FAYETTEVILLE, Ark. – Ashleigh Burns is using physics and history to design a set for a famous American play. Jennifer Ash is studying the academic achievement of schoolchildren in El Dorado, Ark. Min Lei seeks to improve the air quality in poultry houses.

Burns, Ash and Lei are among the competitors in the University of Arkansas graduate research competition that caps Graduate Education Week, which started Monday.

More than 120 graduate students from all academic areas on campus will compete for prizes as they present the results of their research and creative work in the sixth annual contest, “From Abstract to Contract: Graduate Student Research and Creative Expression Competition.” The prizes are $200 for first place and $100 for second in several categories.

The public viewing and judging portion of the competition will be Friday from 1 to 3 p.m. at Mullins Library. In addition to the Graduate School and International Education, sponsors of the competition also include the office of the provost and office of the vice provost for research and economic development.

Burns, a master of fine arts student in scenic design, will use a poster to tell the story of how she designed the set for the forthcoming U of A production of A Streetcar Named Desire. One of the challenges she faced was constructing the steel spiral staircase towers over the stage in the University Theatre, representing the twisted relationship between two of the play’s main characters, Stanley and Stella Kowalski.

The staircase needed to be structurally sound because actors would be running up and down the stairs. So she had to understand the physics of its construction. And it needed to be placed in the right spot on stage for the actors to achieve their emotional moments, Burns said.

“The technical director and I work together to make sure everything is safe and looks cool,” Burns said. “For the set designer, you read the play and you get an emotional reaction and then you go to your research.

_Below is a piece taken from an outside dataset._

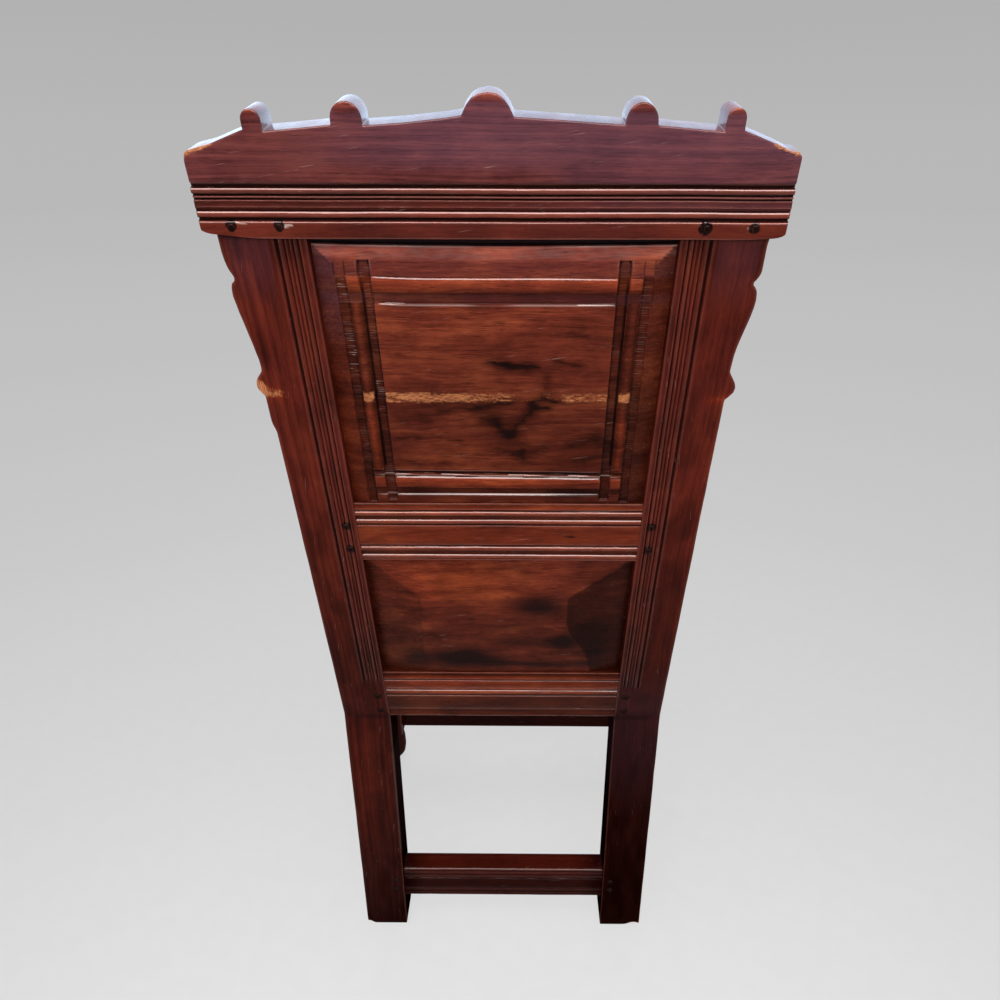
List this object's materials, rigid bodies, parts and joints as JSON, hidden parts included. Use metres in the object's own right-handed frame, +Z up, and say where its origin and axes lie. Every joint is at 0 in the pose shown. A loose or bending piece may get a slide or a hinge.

There is a scientific method in theater. Research is the largest part of the design process.”

The students’ participation in the graduate research competition helps them prepare to present their research at national conferences. Workshops and seminars associated with the competition give students the presentation skills and confidence to successfully interact with professionals they will meet at those conferences.

Indeed, Burns will present a poster she designed for this week’s competition at the annual conference of the United States Institute for Theatre Technology, to be held in March.

Ash, a doctoral student in the department of education reform, has already presented research posters at three conferences. Her poster for the Graduate School competition is on the El Dorado Promise, a scholarship program that provides approximately $6,000 a year toward college tuition for public high school graduates in El Dorado.

She is studying the academic impact of the program on middle school and junior high students in the El Dorado schools. Ash found that the El Dorado Promise has led to academic gains for students in the fourth through seventh grades since the program was announced in 2007.

Ash, a 2004 Fayetteville High School graduate, became interested in education policy when she was a teacher in Miami-Dade County Public Schools, the fourth-largest district in the United States.

“You go into a large urban school district and you start to see a lot of problems,” Ash said. “You start to think, ‘There are serious policy problems here that I can’t do anything about as a teacher.’ I found that my interests were drawn more to the policy arena.”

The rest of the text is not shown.